Zur Medienfreiheit sagte Mujahid, die Taliban seien „den Medien innerhalb unseres kulturellen Rahmens verpflichtet. Private Medien können weiterhin frei und unabhängig sein, sie können ihre Aktivitäten fortsetzen“, aber „nichts dürfe gegen islamische Werte verstoßen“. Er sagte zwar, dass die Medien „unsere Arbeit kritisieren dürfen, sodass wir uns verbessern können“, fügte aber auch hinzu: „Es ist sehr wichtig, dass die Afghanen ihren nationalen Werten, der nationalen Einheit und dem nationalen Konsens Bedeutung beimessen. Die Medien sollten nicht gegen die nationalen Werte, gegen die nationale Einheit arbeiten.“

Die Taliban waren in den letzten Jahren an der Ermordung Dutzender Journalist*innen beteiligt und haben viele weitere bedroht. Mujahid deutete an, dass die Taliban Berichterstattung regulieren oder zensieren werden, die ihrer Regierung kritisch gegenübersteht oder in irgendeiner Weise die „Einheit“ Afghanistans untergraben.

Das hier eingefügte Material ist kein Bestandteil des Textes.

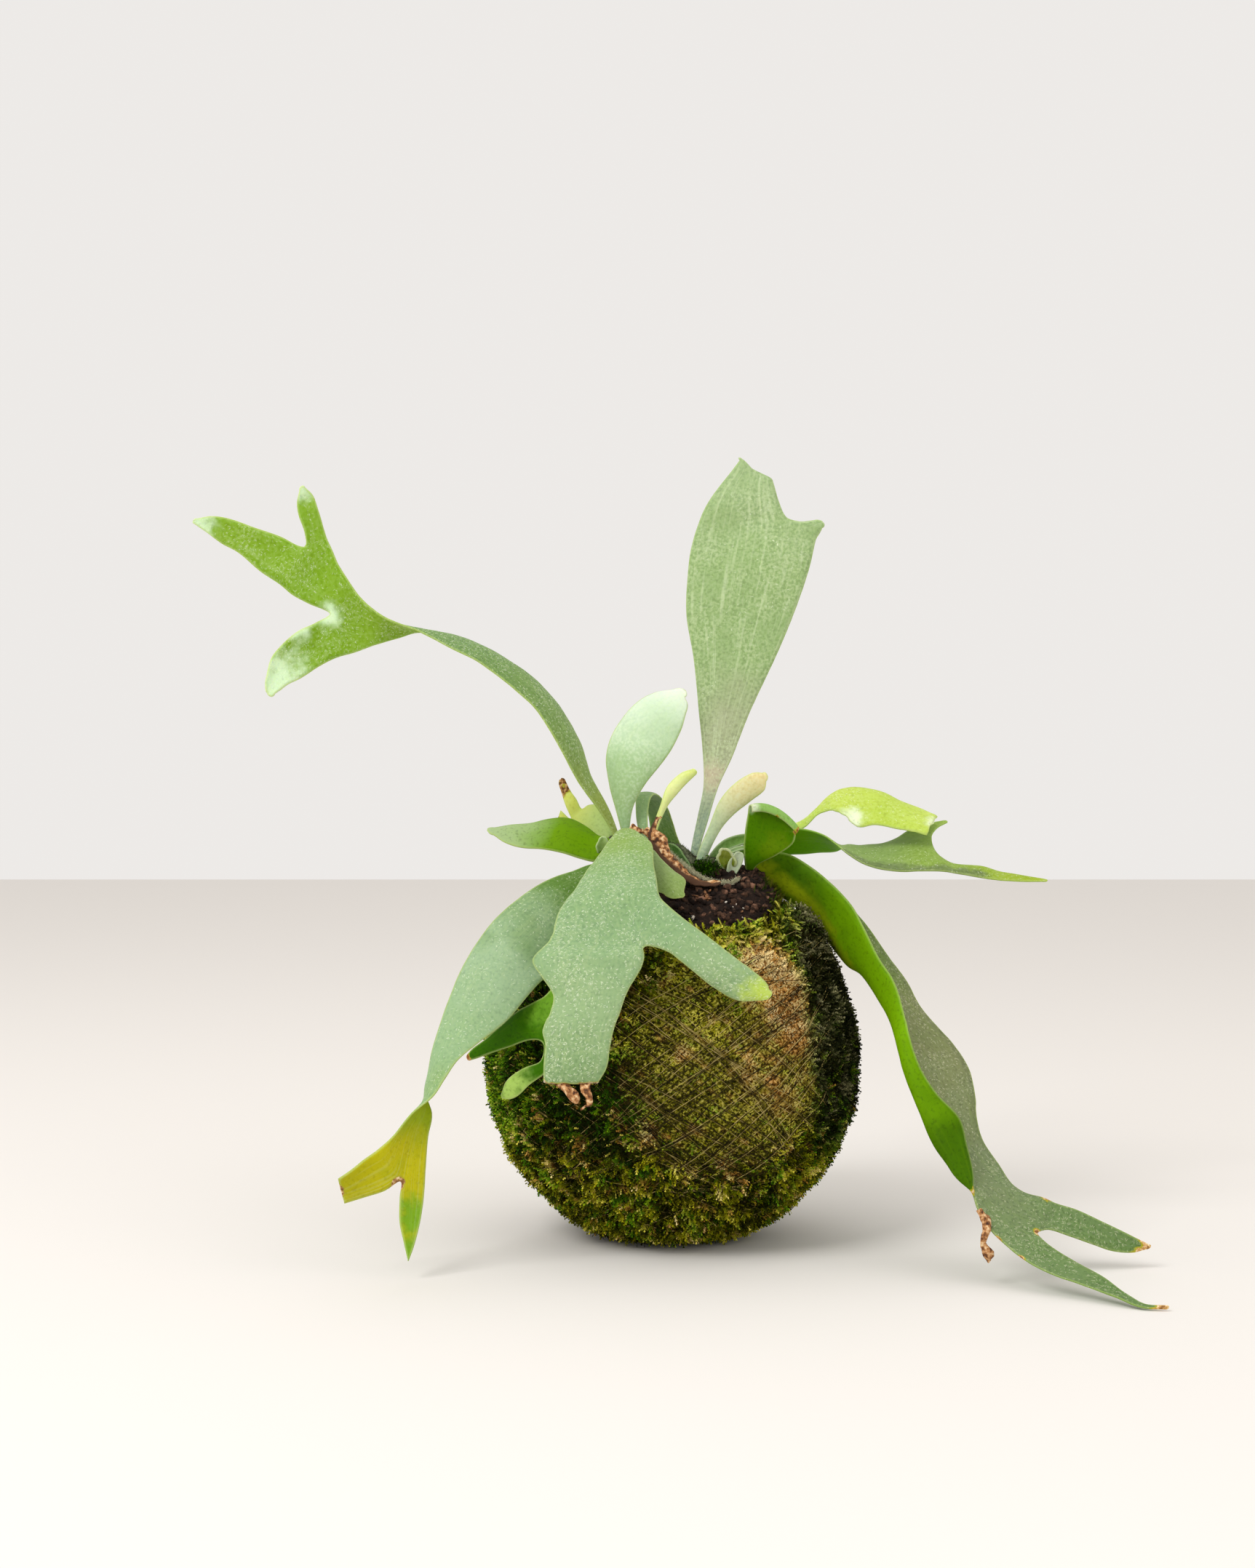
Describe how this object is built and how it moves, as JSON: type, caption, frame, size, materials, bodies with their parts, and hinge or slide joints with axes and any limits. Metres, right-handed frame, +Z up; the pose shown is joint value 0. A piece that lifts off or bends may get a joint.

„Selbst wenn die Taliban Menschenrechte wie die Medienfreiheit befürworten, vermitteln sie eine unterschwellige Drohung, die Anlass zur Sorge gibt“, sagte Sifton. „Es ist von entscheidender Bedeutung, dass die UN einen internationalen Untersuchungsmechanismus einrichtet, um die Menschenrechtslage zu überwachen und öffentlich über die Situation zu berichten.”